The citizenship of your parents has nothing to do with yours.
So if you were born in a foreign country the citizenship of your parents has nothing to do with yours? Drivel. By your thinking a foundling can be President according to statute.
Still waiting for you to post the State department opinion...hint there is a difference between a citizen per statute and natural born citizen for Constitutional eligibility purposes...
TE says: The citizenship of your parents has nothing to do with yours -- if and only if you are born in the United States.
So if you were born in a foreign country the citizenship of your parents has nothing to do with yours?
No. You need to read 1401. It tells you about that circumstance and what is required.
Drivel. By your thinking a foundling can be President according to statute.
You are misunderstanding what "according to statute" means here in this context. It does not mean that you cannot have a statute that defines who is a citizen at birth (a natural born citizen). It means that if a statute says all resident aliens are now declared U.S. citizens, those citizens are not natural born.

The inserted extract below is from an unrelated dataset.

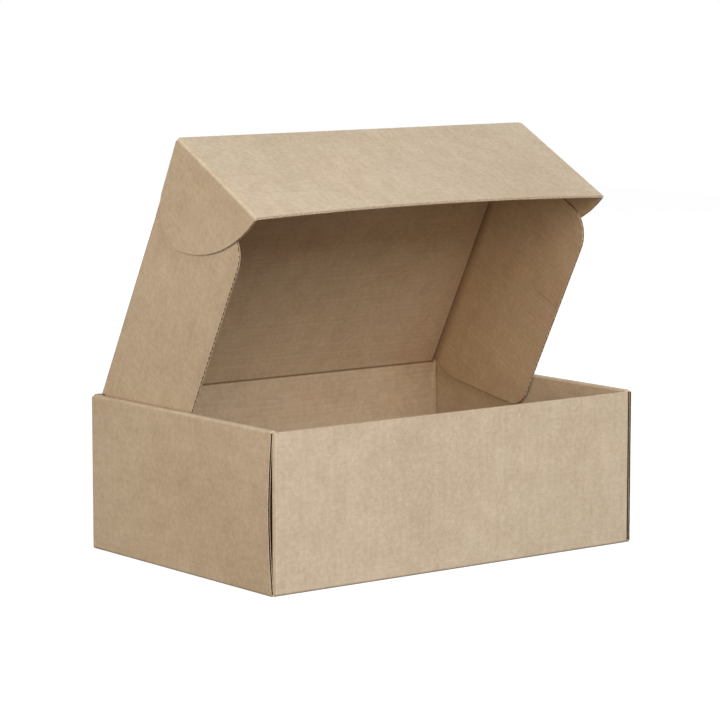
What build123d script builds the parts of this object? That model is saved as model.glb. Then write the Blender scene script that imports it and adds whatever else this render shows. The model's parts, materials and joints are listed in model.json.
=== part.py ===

Still waiting for you to post the State department opinion...hint there is a difference between a citizen per statute and natural born citizen for Constitutional eligibility purposes...You are misunderstanding what "according to statute" means here in this context. It does not mean that you cannot have a statute that defines who is a citizen at birth (a natural born citizen). It means that if a statute says all resident aliens are now declared U.S. citizens, those citizens are not natural born.
There have been statutes enacted that take classes of people and make them U.S. citizens by that statute only. Those are the U.S. citizens that are not natural born citizens.
I post what I wish to post only, not what you attempt to manipulate me to post.